My Lords, I moved Motion Q at the beginning of the debate but was, I confess, slow out of the blocks. I should have spoken to Motion Q before Motion Q1 was moved, but I was concentrating on the Marshalled List and missed my opportunity. But the principles are the same.
The Government cannot support Motion Q1 but will support Motion Q, because there has been careful consideration on the recording of non-crime hate incidents since Report. I have appreciated the opportunity to engage formally and informally with the noble Lord. However, he will know that since your Lordships’ House last considered this matter on 31 March, the College of Policing and the National Police Chiefs’ Council published their joint review of non-crime hate incidents, a review that was commissioned by the UK Government as well.

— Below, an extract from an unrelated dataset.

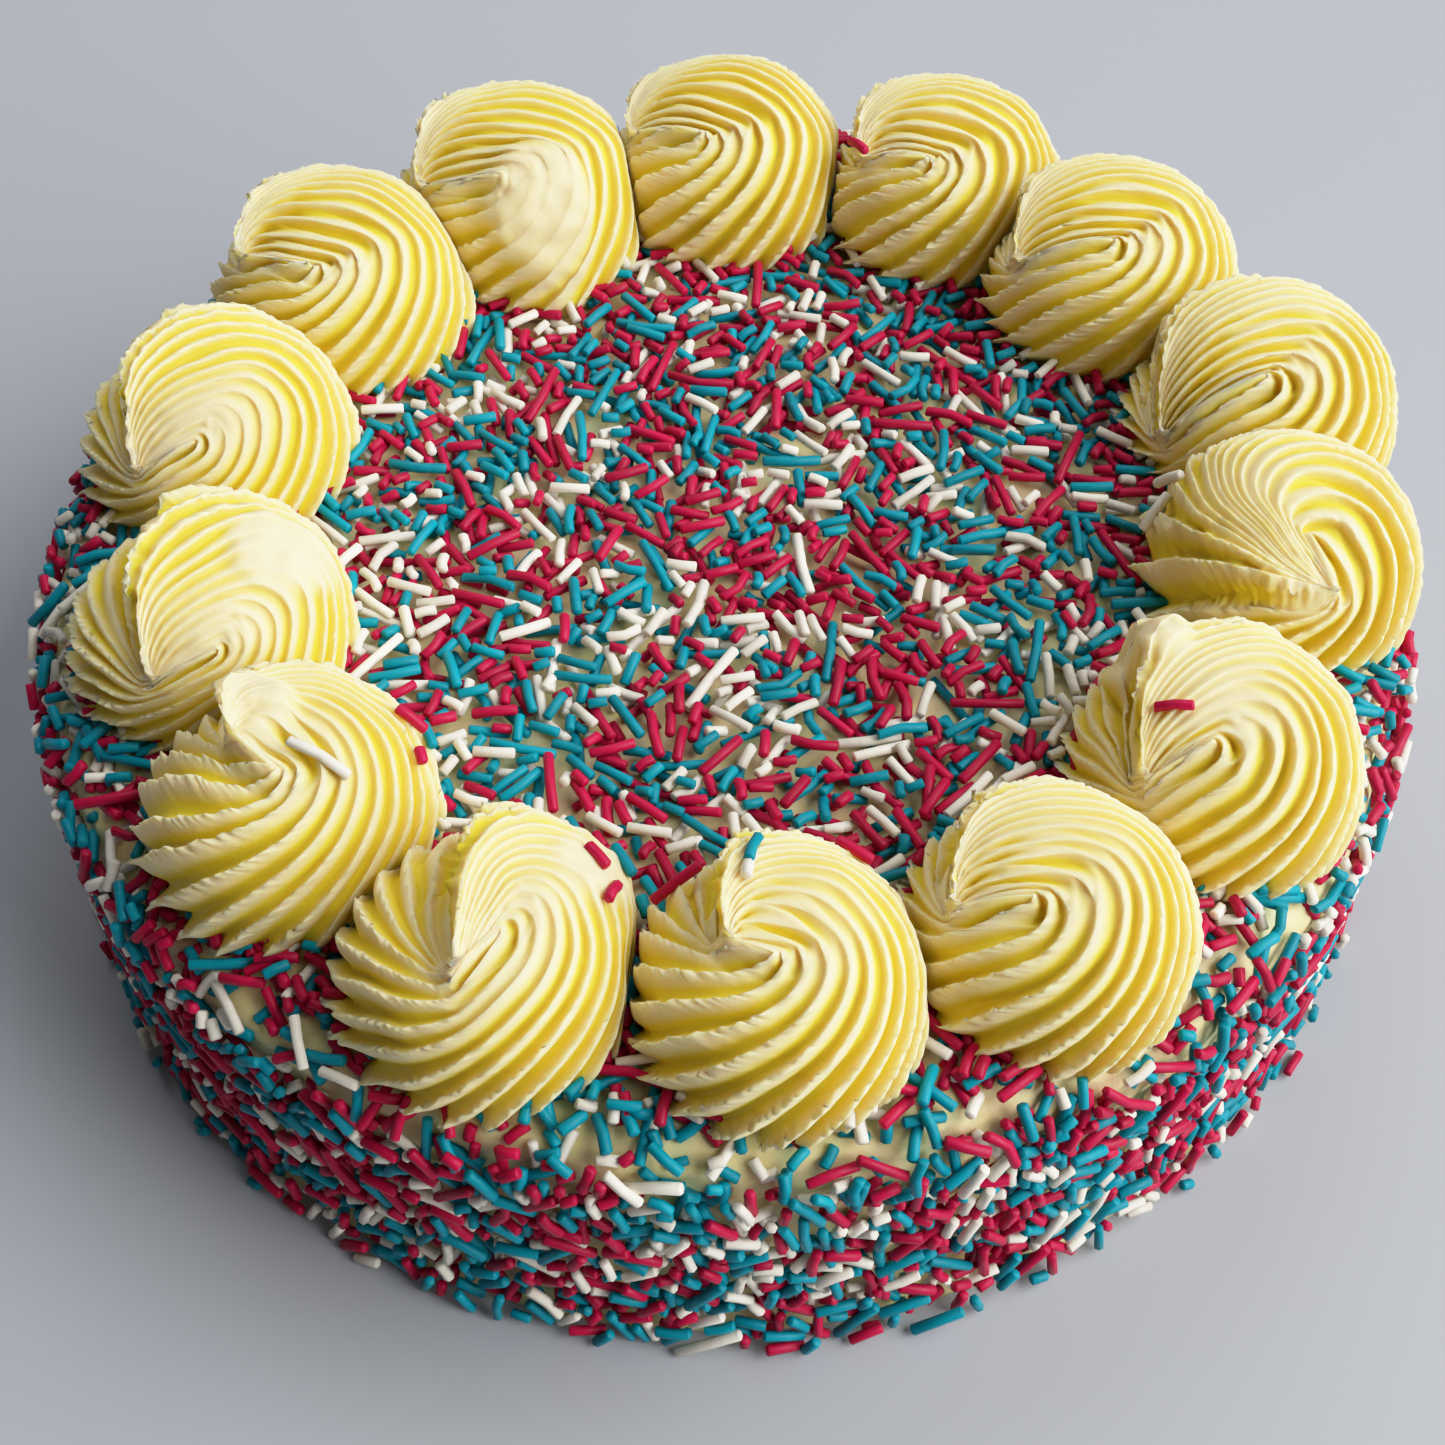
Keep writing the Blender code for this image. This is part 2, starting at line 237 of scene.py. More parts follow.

The review recommended ending the current system and replacing it with a new national standard for incident recording and assessment. Under that approach, non-crime hate incidents would no longer exist as a stand-alone category. Instead, hate-related behaviour short of the criminal threshold would be recorded only where there are clear policing purposes within the established anti-social behaviour framework. The threshold for recording would be higher, more tightly defined and supported by trained police assessment and triage practices.
Leave out from “House” to end and insert “do insist on its Amendment 359.”
My Lords, I listened very carefully to what the Minister had to say about the intelligence that the Government have, but I think the evidence has been very clear, on our news channels, about the terror that the IRGC has caused in its own country. The threat to the UK from the IRGC is evident to all but the Government, it seems, so I wish to test the opinion of the House.
Leave out from “House” to end and insert “do insist on its Amendment 439.”